◆ TO BE DONE ◆
Extract all lines that hold the string "parts".

※

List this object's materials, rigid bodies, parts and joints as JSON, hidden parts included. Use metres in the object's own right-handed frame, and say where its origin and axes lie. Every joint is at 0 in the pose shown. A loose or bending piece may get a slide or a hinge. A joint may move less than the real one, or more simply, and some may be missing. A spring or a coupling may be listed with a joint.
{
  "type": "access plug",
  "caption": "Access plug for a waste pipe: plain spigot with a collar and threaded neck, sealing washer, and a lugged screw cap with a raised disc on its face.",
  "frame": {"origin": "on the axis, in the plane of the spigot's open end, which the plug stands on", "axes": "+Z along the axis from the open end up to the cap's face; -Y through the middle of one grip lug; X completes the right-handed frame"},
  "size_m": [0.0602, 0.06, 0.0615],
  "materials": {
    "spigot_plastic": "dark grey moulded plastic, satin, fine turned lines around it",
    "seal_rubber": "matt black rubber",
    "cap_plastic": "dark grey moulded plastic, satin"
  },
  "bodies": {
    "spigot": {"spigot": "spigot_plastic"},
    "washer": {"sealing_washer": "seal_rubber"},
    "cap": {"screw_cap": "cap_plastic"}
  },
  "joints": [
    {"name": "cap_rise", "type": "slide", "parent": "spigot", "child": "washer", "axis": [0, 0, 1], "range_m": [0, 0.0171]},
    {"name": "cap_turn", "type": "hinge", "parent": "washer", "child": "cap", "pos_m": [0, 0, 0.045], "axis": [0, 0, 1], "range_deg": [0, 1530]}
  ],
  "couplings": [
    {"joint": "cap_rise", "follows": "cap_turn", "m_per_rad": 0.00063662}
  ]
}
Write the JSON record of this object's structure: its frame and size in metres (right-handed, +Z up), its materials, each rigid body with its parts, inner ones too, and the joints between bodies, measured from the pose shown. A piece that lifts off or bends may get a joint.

※

◆ IN RESPONSE ◆
List this object's materials, rigid bodies, parts and joints as JSON, hidden parts included. Use metres in the object's own right-handed frame, and say where its origin and axes lie. Every joint is at 0 in the pose shown. A loose or bending piece may get a slide or a hinge. A joint may move less than the real one, or more simply, and some may be missing. A spring or a coupling may be listed with a joint.
Write the JSON record of this object's structure: its frame and size in metres (right-handed, +Z up), its materials, each rigid body with its parts, inner ones too, and the joints between bodies, measured from the pose shown. A piece that lifts off or bends may get a joint.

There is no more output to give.